*THE REQUEST:* Among the records that follow, find the line with "Write part 2" and the line with "imported = [obj". Set down those lines and all lines between them exactly, without adding anything.

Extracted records

□ □ □ □ □ □ □

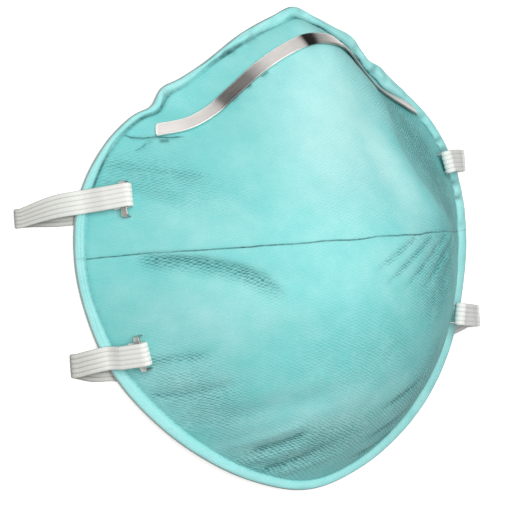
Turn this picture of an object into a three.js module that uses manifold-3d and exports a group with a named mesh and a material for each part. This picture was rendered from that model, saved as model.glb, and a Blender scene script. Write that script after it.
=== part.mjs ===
// Disposable moulded cup respirator, small size. Millimetres.
// The cup rests rim down: +Z points out of the front of the cup, +Y towards the nose,
// +X towards the wearer's left. The headbands lie on the floor under the rim.

import * as THREE from "three";
import * as BufferGeometryUtils from "three/addons/utils/BufferGeometryUtils.js";
import Module from "manifold-3d";

// ---------------------------------------------------------------- driving sizes

const wallThickness = 2.0;
const flangeThickness = 1.0;
const flangeTilt = 8;
const clearance = 0.3;

const clipWidth = 3.7;
const clipThickness = 0.6;
const clipCorner = 0.6;

const bandWidth = 6.0;
const bandThickness = 1.0;
const tailLength = 4.6;
const leaveDistance = 6.5;
const bandStandoff = 0.5;
const bandLevelling = 0.4;
const tightReach = 0.8;
const looseReach = 1.3;
const looseLift = 3.2;
const looseRise = 0.7;

const rightStapleCrown = 9.4;
const leftStapleCrown = 7.8;
const stapleWireWidth = 1.8;
const stapleWireThickness = 0.5;
const stapleClinch = 3.0;
const stapleInset = 0.65;

const stepsAround = 96;
const outerRings = 22;
const innerRings = 13;

// Rim of the cup by angle in degrees from the nose (0) to the chin (180): radius from the
// middle of the cup, and height of the flange's upper face.
const rimTable = [
  { angle: 0, radius: 61.0, height: 18.0 },
  { angle: 6, radius: 59.0, height: 17.4 },
  { angle: 15, radius: 56.8, height: 15.8 },
  { angle: 30, radius: 53.9, height: 12.2 },
  { angle: 45, radius: 54.8, height: 8.7 },
  { angle: 60, radius: 58.0, height: 5.4 },
  { angle: 75, radius: 60.0, height: 3.3 },
  { angle: 90, radius: 60.0, height: 2.4 },
  { angle: 105, radius: 59.5, height: 2.4 },
  { angle: 120, radius: 59.8, height: 3.4 },
  { angle: 135, radius: 60.0, height: 5.6 },
  { angle: 150, radius: 60.8, height: 7.2 },
  { angle: 165, radius: 62.4, height: 8.2 },
  { angle: 180, radius: 64.0, height: 8.6 },
];

// Flange width by angle from the nose, wearer's left positive.
const flangeTable = [
  { angle: -180, width: 2.3 },
  { angle: -135, width: 3.1 },
  { angle: -112, width: 3.2 },
  { angle: -98, width: 2.6 },
  { angle: -84, width: 2.8 },
  { angle: -71, width: 2.5 },
  { angle: -60, width: 1.8 },
  { angle: -50, width: 1.8 },
  { angle: -40, width: 2.3 },
  { angle: -26, width: 1.3 },
  { angle: -15, width: 2.2 },
  { angle: 0, width: 2.8 },
  { angle: 10, width: 2.3 },
  { angle: 20, width: 3.0 },
  { angle: 27, width: 2.4 },
  { angle: 36, width: 3.9 },
  { angle: 46, width: 3.0 },
  { angle: 56, width: 2.7 },
  { angle: 75, width: 3.0 },
  { angle: 90, width: 3.3 },
  { angle: 135, width: 3.1 },
  { angle: 180, width: 2.3 },
];

// Arched front between the nose end and the chin end, by distance y up the face: height of
// the arch's foot, fullness of its outline seen from the front, and bulge per metre.
const noseEnd = 57.2;
const chinEnd = -61.8;
const archTable = [
  { y: -61.8, foot: 8.9, fullness: 0.5, bulge: 14.6 },
  { y: -50, foot: 7.6, fullness: 0.675, bulge: 14.9 },
  { y: -40, foot: 6.0, fullness: 0.77, bulge: 14.6 },
  { y: -28, foot: 3.8, fullness: 0.838, bulge: 14.1 },
  { y: -14, foot: 2.9, fullness: 0.87, bulge: 13.6 },
  { y: 0, foot: 2.85, fullness: 0.909, bulge: 13.3 },
  { y: 10, foot: 3.2, fullness: 0.922, bulge: 12.85 },
  { y: 21, foot: 4.6, fullness: 0.9, bulge: 11.95 },
  { y: 30, foot: 6.6, fullness: 0.8, bulge: 11.4 },
  { y: 37, foot: 9.2, fullness: 0.66, bulge: 11.0 },
  { y: 45, foot: 12.9, fullness: 0.47, bulge: 10.7 },
  { y: 52, foot: 16.2, fullness: 0.345, bulge: 10.7 },
  { y: 57.2, foot: 18.5, fullness: 0.28, bulge: 10.8 },
];

// The rings of the cup close on a line in its middle plane.
const middleLine = { centre: -3, half: 18 };
const footBlend = 0.16;

// Ripples of the rim: angle from the nose (wearer's left positive), width, outward push,
// lift. Angles in degrees.
const rimRipples = [
  { name: "left notch of the nose", angle: 27.5, width: 3.8, out: -0.75, lift: 0.3 },
  { name: "left bump of the nose", angle: 20, width: 4.6, out: 0.9, lift: 0.2 },
  { name: "left cheek bump", angle: 33.5, width: 3.0, out: 0.45, lift: 0.0 },
  { name: "right notch of the nose", angle: -46, width: 3.0, out: -1.2, lift: 0.3 },
  { name: "right bump of the nose", angle: -40, width: 3.2, out: 0.9, lift: 0.3 },
  { name: "right slope of the nose", angle: -24, width: 9, out: -0.6, lift: 0.0 },
];

// Dents and swells of the cup's front: middle x and y, half size along and across,
// turn in degrees, height.
const frontShapes = [
  { name: "left panel", x: 36, y: 18, along: 26, across: 12.5, turn: -62, height: -3.3 },
  { name: "right cheek", x: -37, y: 15, along: 25, across: 11, turn: 62, height: -0.9 },
  { name: "nose ridge", x: 0, y: 47, along: 14, across: 10, turn: 90, height: 1.6 },
  { name: "right nose hollow", x: -25, y: 39, along: 13, across: 8, turn: 60, height: -1.6 },
  { name: "left nose hollow", x: 24.5, y: 42, along: 12, across: 4.5, turn: -38, height: -3.2 },
  { name: "fold under the seam", x: -34, y: -6, along: 20, across: 2.6, turn: -12, height: -0.6 },
  { name: "swell under the fold", x: -30, y: -14, along: 20, across: 7, turn: 0, height: 0.8 },
  { name: "chin ledge", x: -22, y: -41, along: 16, across: 3, turn: 12, height: -0.9 },
  { name: "hollow of the front", x: -16, y: 15, along: 9, across: 4, turn: 15, height: -0.5 },
];

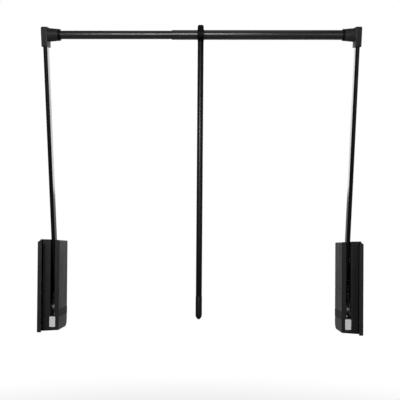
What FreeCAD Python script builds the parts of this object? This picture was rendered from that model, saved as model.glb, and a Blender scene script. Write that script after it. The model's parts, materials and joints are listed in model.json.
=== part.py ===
import FreeCAD, Part

import math
import os

# Pull down closet rod: a telescoping rail on two arms that swing out of a wardrobe.
# Millimetres. X runs from the left side panel (0) to the right one, Y into the wardrobe, Z up.
# The origin is where the swing axis meets the face of the left side panel.
# Each side is drawn once, at the left panel, and the right side is its mirror image.
# Arm parts are drawn upright over the swing axis and then leaned forward to their rest angle.

V = FreeCAD.Vector
X_AXIS = V(1, 0, 0)
Y_AXIS = V(0, 1, 0)
Z_AXIS = V(0, 0, 1)
ORIGIN = V(0, 0, 0)

# --- Driving dimensions -------------------------------------------------------------------

# General
FIT = 0.05                 # radial clearance of a fit
GAP = 0.3                  # clearance between moving surfaces
OVER = 1.0                 # how far a cutting tool runs past the material
FAR = 40.0                 # a reach beyond anything in a section
FEW_FLATS = 6              # flats that stand for a full round on tiny hidden fasteners
SOME_FLATS = 8             # on small pins, posts and sleeves
HALF_ROUND_FLATS = 16      # on the axle, the bush and the damper
ROUND_FLATS = 24           # on collars, rings, hubs and the turned parts of the handle

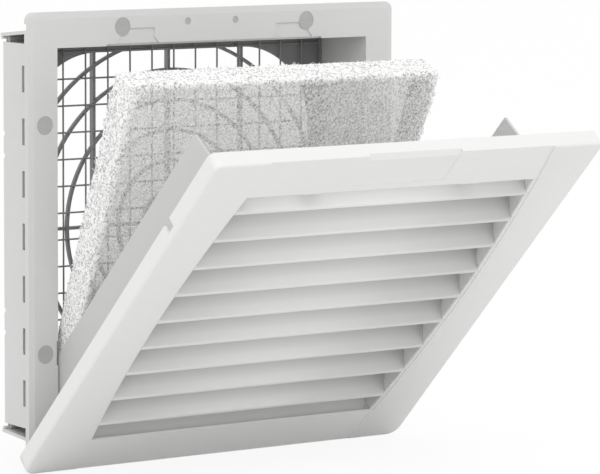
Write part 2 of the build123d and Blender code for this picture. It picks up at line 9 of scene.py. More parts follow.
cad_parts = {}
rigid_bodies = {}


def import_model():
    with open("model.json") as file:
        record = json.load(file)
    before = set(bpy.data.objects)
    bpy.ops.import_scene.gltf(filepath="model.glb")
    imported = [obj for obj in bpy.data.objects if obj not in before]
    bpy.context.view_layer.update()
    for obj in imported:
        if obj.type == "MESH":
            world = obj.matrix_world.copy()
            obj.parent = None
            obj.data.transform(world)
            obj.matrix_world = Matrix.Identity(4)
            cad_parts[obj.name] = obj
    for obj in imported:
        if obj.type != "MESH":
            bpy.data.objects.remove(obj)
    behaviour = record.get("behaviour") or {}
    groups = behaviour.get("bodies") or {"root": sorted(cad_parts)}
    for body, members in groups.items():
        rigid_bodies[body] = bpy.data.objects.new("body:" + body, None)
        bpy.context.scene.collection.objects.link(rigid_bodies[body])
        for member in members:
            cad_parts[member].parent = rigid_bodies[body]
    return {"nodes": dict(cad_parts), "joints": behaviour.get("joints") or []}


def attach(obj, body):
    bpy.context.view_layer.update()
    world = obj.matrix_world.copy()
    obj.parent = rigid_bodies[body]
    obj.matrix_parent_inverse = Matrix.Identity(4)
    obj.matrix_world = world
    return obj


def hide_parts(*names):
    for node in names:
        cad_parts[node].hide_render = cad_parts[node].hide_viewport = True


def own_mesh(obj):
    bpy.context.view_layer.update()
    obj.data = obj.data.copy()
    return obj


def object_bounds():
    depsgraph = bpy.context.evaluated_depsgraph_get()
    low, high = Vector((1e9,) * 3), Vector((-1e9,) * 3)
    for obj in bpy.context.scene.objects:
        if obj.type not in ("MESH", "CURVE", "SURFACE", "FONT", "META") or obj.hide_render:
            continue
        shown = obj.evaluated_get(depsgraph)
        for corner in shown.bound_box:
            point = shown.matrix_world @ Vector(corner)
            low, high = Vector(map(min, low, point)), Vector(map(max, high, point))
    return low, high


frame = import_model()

bl_info = {
    "name": "Louvred Exhaust Filter Unit",
    "version": (1, 0, 0),
    "blender": (4, 5, 0),
    "location": "3D View > Sidebar > Filter Unit",
    "description": "Builds the louvres, filter mat and finishes of a louvred exhaust filter unit",
    "category": "Object",
}

CAD_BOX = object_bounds()
JOINTS = {joint["name"]: joint for joint in frame["joints"]}
COVER_PIVOT = Vector(JOINTS["cover_hinge"]["pos_m"])
COVER_ANGLE = math.radians(-JOINTS["cover_hinge"]["range_deg"][0])
MAT_PIVOT = Vector(JOINTS["mat_tilt"]["pos_m"])
MAT_ANGLE = math.radians(-JOINTS["mat_tilt"]["range_deg"][0])


def turn_about(pivot, angle):
    """Matrix that turns about the X direction through a pivot."""
    return Matrix.Translation(pivot) @ Matrix.Rotation(angle, 4, "X") @ Matrix.Translation(-pivot)


def clamp(value):
    """Value held between 0 and 1."""
    return max(0.0, min(1.0, value))


def upright_box(node, pivot, angle):
    """Corners of a CAD node after its body is turned back by the angle at which it rests."""
    back = turn_about(pivot, -angle)
    points = [back @ vertex.co for vertex in frame["nodes"][node].data.vertices]
    low = Vector(min(p[i] for p in points) for i in range(3))
    high = Vector(max(p[i] for p in points) for i in range(3))
    return low, high


SLATS_BOX = upright_box("louvre_slats", COVER_PIVOT, COVER_ANGLE)
MAT_BOX = upright_box("filter_mat", MAT_PIVOT, MAT_ANGLE)

# Lengths are in metres, and colours are linear.
# Edges of the moulded pieces
WELD_REACH = 0.00002
FLAT_ANGLE = math.radians(1.0)
SHARP_ANGLE = math.radians(40)

# Bump of each finish, as (strength, distance)
PLASTIC_BUMP = (0.10, 0.0002)
METAL_BUMP = (0.15, 0.0001)
FIBRE_BUMP = (0.35, 0.0003)

# Finishes that nobody is likely to change
GASKET_COLOUR = (0.05, 0.05, 0.05)
PIN_COLOUR = (0.6, 0.6, 0.61)
SCUFF_COLOUR = (0.92, 0.92, 0.91, 1)
ZINC_COLOUR = (0.55, 0.55, 0.56, 1)
DULL_COLOUR = (0.10, 0.10, 0.105, 1)
SPECK_COLOUR = (0.05, 0.05, 0.05, 1)
BLACK = (0, 0, 0, 1)

# Louvre slats: a share of the depth or rise at t is first * t + second * t * t
SLAT_STEPS = 14
ROLL_STEPS = 8
ROLL_FLATTEN = 0.55         # depth of the rolled lip as a share of its height
UNDER_RISE = (0.45, 0.55)
OVER_DEPTH = (0.83, 0.07)
OVER_RISE = (0.36, 0.55)
LIP_SET = 0.0006            # the lip's front lies this far behind the box's front
# The darker rear of each slat is painted shade, standing in for the shade cast by the slat above.
REAR_START = 0.22           # share of the depth where the darker rear begins
REAR_SPAN = 0.40
REAR_PAINTED_SHADE = 0.24           # how much darker the rear becomes

# Room for the mat's relief, as shares of it, by the side that it stands on
ROOM_SIDE_FOOT = 0.25
ROOM_SIDE_GAIN = 0.75
ROOM_BROAD = 0.20
ROOM_TOP = 0.30

# Skin of the mat
MAT_MARGIN = 0.0004         # the slab is smaller than the box by this much
MAT_BEVEL = 0.0022
MAT_TOP_SWELL = 0.2
WAVE_SCALE = 22.0
TUFT_SCALE = 300.0
TUFT_SHIFT = Vector((7.0, 3.0, 5.0))
PANEL_RIM = 0.0035          # from the slab's edge to the thin panel's outline
PANEL_FADE = 0.0016
PANEL_WANDER = 0.0012
PANEL_WANDER_SCALE = 60.0
BROAD_NORMAL = 0.8          # a normal past this share belongs to a broad side

# Loose fibres
FIBRE_SEED = 11
FIBRE_ROOT = 0.0004         # how deep a fibre starts under the skin
FIBRE_BEND = 0.9            # radians
FIBRE_SHORTEST = 0.35
FIBRE_LOWEST = 0.2
FIBRE_LEAST_ROOM = 0.04
FIBRE_END_LOW = -0.9
FIBRE_END_HIGH = 0.5
EDGE_WEIGHT = 3.0           # fibres on the cut edges against those on the panel

# Floor, lamp and camera
FLOOR_SIZE = 60.0
FLOOR_DROP = 0.0005
FLOOR_COLOUR = (0.88, 0.88, 0.88, 1)
FLOOR_EVEN_STRENGTH = 1.02
WHITE = (1, 1, 1, 1)
LAMP_SIZE = (3.0, 2.4)
LAMP_PLACE = (-1.2, -2.2, 2.6)
SENSOR_WIDTH = 36.0         # millimetres
CLIP_END = 200.0


# ------------------------------------------------------------------ settings

class LouvreSettings(bpy.types.PropertyGroup):
    """Sizes of the louvre slats."""
    count: bpy.props.IntProperty(name="Slats", description="Number of slats", default=9, min=1)
    pitch: bpy.props.FloatProperty(
        name="Pitch", description="From slat to slat, up the cover", default=0.0282, unit="LENGTH")
    depth: bpy.props.FloatProperty(
        name="Depth", description="From the face to a slat's rear edge", default=0.0189,
        unit="LENGTH")
    rise: bpy.props.FloatProperty(
        name="Rise", description="How far a slat climbs from lip to rear", default=0.0195,
        unit="LENGTH")
    lip: bpy.props.FloatProperty(
        name="Lip", description="Height of the rolled lip", default=0.0034, unit="LENGTH")
    bow: bpy.props.FloatProperty(
        name="Bow", description="How far the opening's sides bow out", default=0.0081,
        unit="LENGTH")
    half_height: bpy.props.FloatProperty(
        name="Half height", description="Half of the louvred opening's height", default=0.130,
        unit="LENGTH")


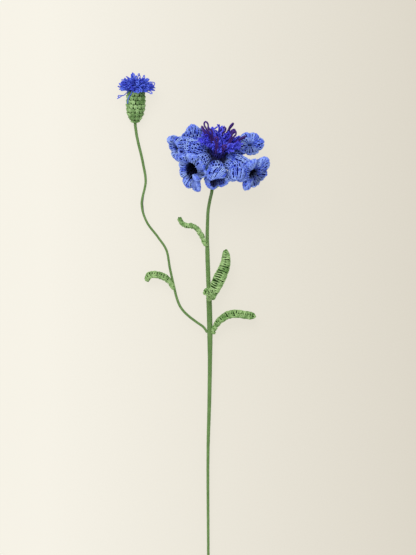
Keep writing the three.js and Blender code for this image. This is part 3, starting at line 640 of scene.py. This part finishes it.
ribStitch = stitchObject("ribStitch", [   # the two strands of a post, with the bar of the next round over it
    [(-0.2, -0.1, 0.2), (-0.17, 0.4, 1.9), (-0.15, 1.0, 0.4)],
    [(0.15, -0.1, 0.2), (0.19, 0.45, 1.7), (0.2, 1.0, 0.4)],
    [(-0.4, 0.9, -0.2), (0.02, 1.0, 2.0), (0.4, 0.9, -0.2)],
])
edgeStitch = stitchObject("edgeStitch", [   # one link of the chain along an edge
    [(-0.15, 0.5, 0.6), (0.35, -0.25, 1.2), (1.15, 0.5, 1.0)],
    [(-0.15, 0.5, 0.6), (0.35, 1.25, 1.2), (1.15, 0.5, 1.0)],
])
closeStitch = stitchObject("closeStitch", [   # a V, with the bar of the next round over it
    [(-0.02, -0.12, 0.2), (-0.3, 0.3, 1.9), (-0.2, 0.9, 0.5)],
    [(0.02, -0.12, 0.2), (0.3, 0.3, 1.9), (0.2, 0.9, 0.5)],
    [(-0.5, 0.94, -0.3), (0.0, 1.0, 1.6), (0.5, 0.94, -0.3)],
])
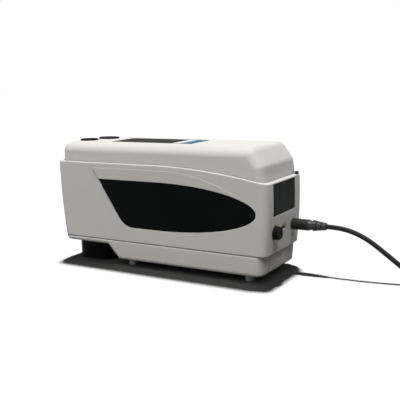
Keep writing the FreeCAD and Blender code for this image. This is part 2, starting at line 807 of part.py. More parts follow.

□ □ □ □ □ □ □

*RESULT BELOW:*
Write part 2 of the build123d and Blender code for this picture. It picks up at line 9 of scene.py. More parts follow.
cad_parts = {}
rigid_bodies = {}


def import_model():
    with open("model.json") as file:
        record = json.load(file)
    before = set(bpy.data.objects)
    bpy.ops.import_scene.gltf(filepath="model.glb")
    imported = [obj for obj in bpy.data.objects if obj not in before]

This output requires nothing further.